Task prompt:
Up to and including the line that contains "return cut(add(piece, shank), socket, cross)", write out each line of the material from its first line, exactly.
===============
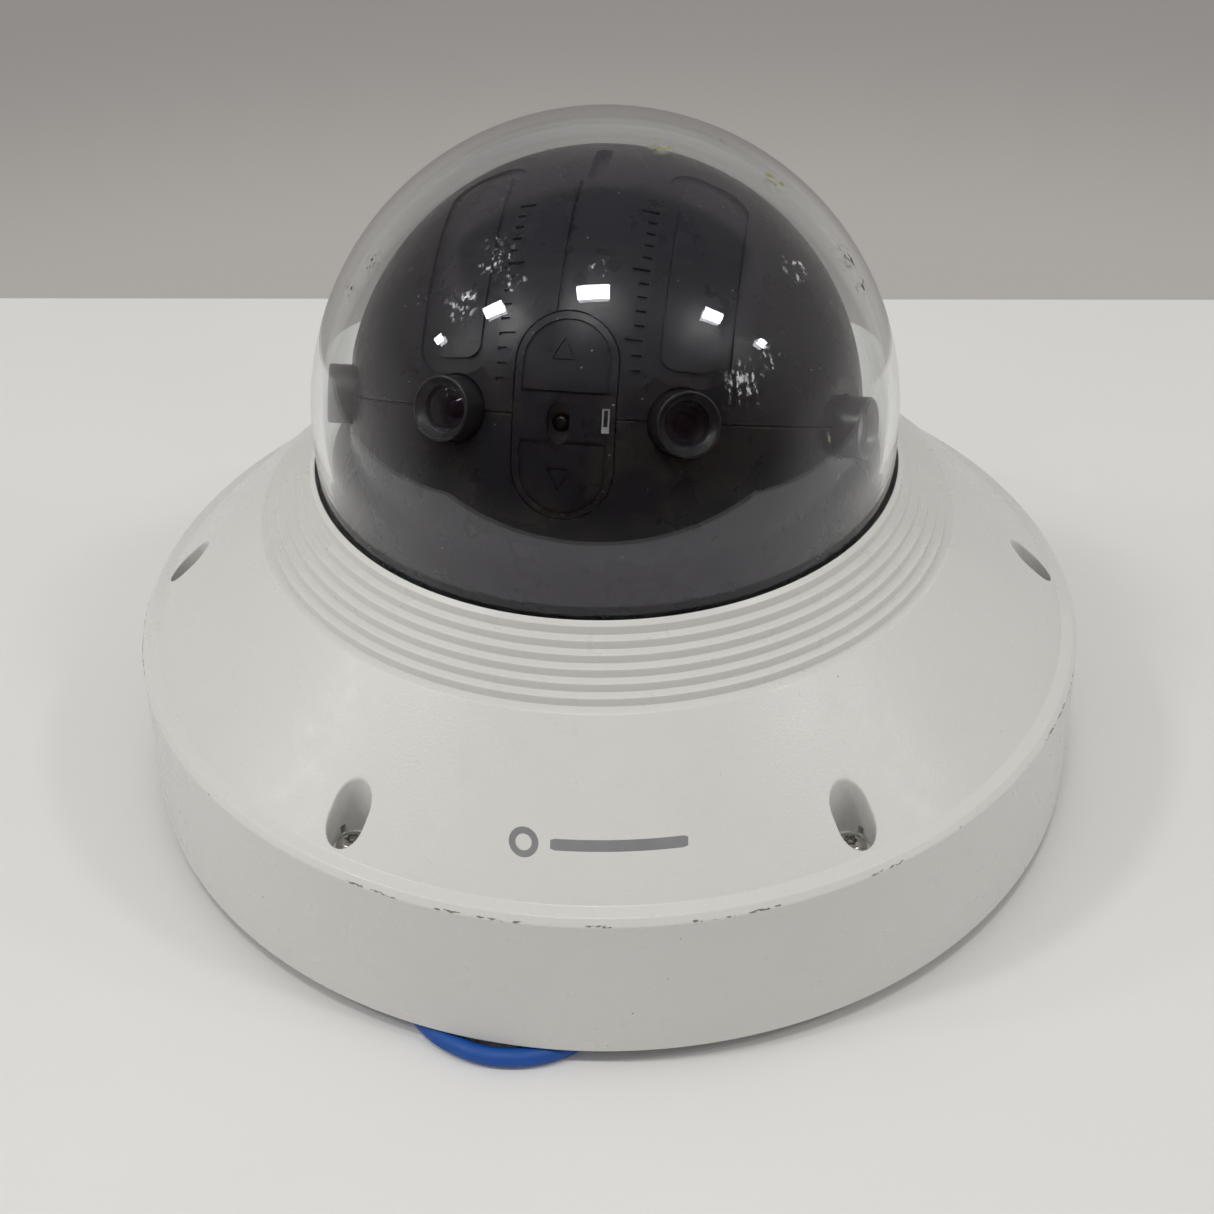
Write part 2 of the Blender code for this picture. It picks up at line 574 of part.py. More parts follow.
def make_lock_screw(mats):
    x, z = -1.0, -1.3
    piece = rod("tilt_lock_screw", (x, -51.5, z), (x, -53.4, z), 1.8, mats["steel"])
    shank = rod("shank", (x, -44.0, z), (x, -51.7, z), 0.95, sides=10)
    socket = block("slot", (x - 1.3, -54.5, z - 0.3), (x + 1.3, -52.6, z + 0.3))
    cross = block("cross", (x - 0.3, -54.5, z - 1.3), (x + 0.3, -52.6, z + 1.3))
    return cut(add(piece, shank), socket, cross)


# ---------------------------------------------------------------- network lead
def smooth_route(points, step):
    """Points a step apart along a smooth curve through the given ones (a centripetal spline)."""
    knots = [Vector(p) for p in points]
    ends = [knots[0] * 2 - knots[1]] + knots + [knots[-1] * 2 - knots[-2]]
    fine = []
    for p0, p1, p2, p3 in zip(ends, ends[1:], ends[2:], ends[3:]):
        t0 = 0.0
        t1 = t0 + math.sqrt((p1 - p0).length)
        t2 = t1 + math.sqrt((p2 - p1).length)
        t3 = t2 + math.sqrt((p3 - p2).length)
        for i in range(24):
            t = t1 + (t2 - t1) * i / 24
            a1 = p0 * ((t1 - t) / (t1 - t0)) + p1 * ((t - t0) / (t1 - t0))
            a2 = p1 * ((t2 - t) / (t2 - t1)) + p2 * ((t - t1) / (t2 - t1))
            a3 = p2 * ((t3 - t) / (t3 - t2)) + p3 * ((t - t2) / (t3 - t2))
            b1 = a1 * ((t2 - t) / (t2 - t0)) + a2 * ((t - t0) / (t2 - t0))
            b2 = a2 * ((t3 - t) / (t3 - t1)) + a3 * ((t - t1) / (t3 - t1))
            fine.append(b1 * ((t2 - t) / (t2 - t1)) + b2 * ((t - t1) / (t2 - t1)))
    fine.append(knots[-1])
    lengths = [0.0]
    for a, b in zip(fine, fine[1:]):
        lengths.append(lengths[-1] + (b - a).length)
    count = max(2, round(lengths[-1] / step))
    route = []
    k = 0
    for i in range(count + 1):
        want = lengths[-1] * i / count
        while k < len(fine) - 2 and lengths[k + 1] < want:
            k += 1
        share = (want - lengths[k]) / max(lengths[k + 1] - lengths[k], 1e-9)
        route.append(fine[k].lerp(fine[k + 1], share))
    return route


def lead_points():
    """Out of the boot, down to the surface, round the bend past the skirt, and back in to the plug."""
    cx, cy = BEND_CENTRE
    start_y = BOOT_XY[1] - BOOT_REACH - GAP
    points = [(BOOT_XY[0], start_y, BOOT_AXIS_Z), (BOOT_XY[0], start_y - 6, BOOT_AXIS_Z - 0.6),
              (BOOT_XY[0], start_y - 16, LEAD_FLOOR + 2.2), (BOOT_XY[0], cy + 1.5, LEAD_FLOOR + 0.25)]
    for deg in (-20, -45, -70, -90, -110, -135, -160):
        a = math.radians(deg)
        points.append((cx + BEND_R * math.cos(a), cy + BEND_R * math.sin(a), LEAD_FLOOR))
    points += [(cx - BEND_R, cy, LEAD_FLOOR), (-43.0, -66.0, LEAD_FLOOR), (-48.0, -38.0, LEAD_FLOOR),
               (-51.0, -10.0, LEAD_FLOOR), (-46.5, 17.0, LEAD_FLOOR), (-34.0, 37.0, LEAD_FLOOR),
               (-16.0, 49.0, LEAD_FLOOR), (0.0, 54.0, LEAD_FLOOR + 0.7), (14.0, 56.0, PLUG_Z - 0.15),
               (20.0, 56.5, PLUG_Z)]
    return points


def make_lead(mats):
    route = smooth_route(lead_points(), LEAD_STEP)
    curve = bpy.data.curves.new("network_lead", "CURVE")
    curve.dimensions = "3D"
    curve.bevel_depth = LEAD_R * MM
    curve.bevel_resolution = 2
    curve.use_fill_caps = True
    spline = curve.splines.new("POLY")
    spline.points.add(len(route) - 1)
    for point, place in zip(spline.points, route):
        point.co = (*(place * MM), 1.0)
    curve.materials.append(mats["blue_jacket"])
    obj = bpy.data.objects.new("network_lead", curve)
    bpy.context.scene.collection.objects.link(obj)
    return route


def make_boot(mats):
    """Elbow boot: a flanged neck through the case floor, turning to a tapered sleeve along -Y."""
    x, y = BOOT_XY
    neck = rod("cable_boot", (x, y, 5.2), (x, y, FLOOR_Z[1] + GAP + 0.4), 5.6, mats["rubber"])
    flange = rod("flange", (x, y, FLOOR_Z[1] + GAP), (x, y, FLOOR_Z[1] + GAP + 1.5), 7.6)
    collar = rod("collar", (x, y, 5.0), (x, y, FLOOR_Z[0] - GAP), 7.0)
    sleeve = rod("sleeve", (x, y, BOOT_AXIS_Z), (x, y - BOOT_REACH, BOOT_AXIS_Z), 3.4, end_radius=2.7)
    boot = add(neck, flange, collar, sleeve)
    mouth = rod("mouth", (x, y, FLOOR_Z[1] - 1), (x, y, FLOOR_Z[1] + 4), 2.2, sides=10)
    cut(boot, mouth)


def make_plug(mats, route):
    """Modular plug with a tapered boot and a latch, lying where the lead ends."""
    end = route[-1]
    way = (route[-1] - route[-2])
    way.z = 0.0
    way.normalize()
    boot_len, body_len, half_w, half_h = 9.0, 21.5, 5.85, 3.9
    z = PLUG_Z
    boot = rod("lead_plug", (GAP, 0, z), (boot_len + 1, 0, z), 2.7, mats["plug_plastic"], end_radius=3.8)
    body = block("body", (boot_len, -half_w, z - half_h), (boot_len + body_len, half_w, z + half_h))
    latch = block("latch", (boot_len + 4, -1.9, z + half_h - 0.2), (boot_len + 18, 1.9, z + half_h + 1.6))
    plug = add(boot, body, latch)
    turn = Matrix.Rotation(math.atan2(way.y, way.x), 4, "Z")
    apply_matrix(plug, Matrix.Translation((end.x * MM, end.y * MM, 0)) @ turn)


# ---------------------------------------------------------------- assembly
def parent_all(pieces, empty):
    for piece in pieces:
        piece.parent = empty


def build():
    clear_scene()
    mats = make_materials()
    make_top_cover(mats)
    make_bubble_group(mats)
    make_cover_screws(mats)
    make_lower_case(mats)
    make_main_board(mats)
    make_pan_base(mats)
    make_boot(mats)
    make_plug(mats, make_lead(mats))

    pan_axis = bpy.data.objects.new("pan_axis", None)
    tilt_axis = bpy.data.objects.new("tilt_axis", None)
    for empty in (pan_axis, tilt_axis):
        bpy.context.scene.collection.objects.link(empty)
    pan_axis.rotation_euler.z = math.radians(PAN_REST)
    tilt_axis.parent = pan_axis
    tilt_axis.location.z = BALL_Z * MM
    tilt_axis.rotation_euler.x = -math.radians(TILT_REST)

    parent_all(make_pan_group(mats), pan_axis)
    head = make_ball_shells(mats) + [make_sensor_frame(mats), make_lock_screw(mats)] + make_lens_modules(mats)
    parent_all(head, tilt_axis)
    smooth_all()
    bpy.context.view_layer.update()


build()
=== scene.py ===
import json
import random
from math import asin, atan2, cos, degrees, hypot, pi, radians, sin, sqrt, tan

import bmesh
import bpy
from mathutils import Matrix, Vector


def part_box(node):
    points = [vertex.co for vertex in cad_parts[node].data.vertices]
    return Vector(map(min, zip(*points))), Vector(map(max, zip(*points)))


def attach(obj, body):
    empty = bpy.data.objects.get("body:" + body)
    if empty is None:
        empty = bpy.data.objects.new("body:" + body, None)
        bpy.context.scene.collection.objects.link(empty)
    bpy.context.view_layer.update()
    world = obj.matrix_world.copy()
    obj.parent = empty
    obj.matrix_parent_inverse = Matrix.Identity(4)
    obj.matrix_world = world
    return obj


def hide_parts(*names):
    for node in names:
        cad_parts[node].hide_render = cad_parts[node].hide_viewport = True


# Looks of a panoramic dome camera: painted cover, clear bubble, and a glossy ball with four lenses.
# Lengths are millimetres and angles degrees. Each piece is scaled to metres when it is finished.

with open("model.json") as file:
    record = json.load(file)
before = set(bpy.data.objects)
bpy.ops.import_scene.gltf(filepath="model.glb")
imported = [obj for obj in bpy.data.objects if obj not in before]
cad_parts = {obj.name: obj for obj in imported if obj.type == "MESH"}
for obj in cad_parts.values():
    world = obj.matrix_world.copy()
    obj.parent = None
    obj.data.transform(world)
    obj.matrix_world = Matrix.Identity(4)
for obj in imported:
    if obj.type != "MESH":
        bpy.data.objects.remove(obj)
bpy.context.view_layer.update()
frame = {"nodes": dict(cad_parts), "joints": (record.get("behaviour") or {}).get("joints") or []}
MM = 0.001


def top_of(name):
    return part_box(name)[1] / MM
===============
Output for this exercise:
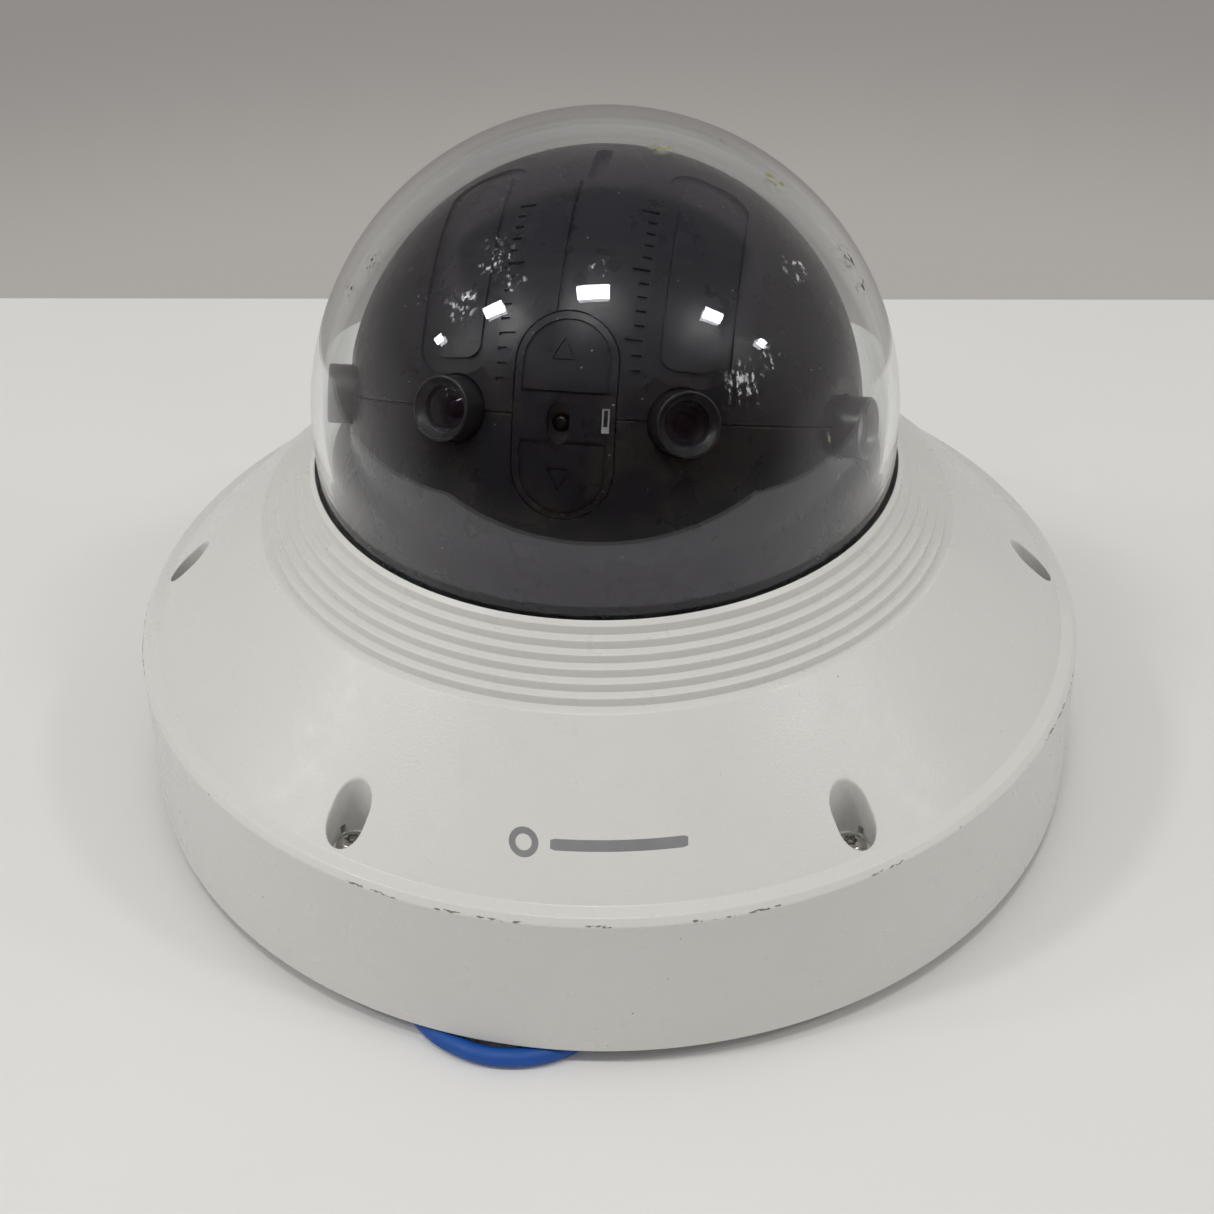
Write part 2 of the Blender code for this picture. It picks up at line 574 of part.py. More parts follow.
def make_lock_screw(mats):
    x, z = -1.0, -1.3
    piece = rod("tilt_lock_screw", (x, -51.5, z), (x, -53.4, z), 1.8, mats["steel"])
    shank = rod("shank", (x, -44.0, z), (x, -51.7, z), 0.95, sides=10)
    socket = block("slot", (x - 1.3, -54.5, z - 0.3), (x + 1.3, -52.6, z + 0.3))
    cross = block("cross", (x - 0.3, -54.5, z - 1.3), (x + 0.3, -52.6, z + 1.3))
    return cut(add(piece, shank), socket, cross)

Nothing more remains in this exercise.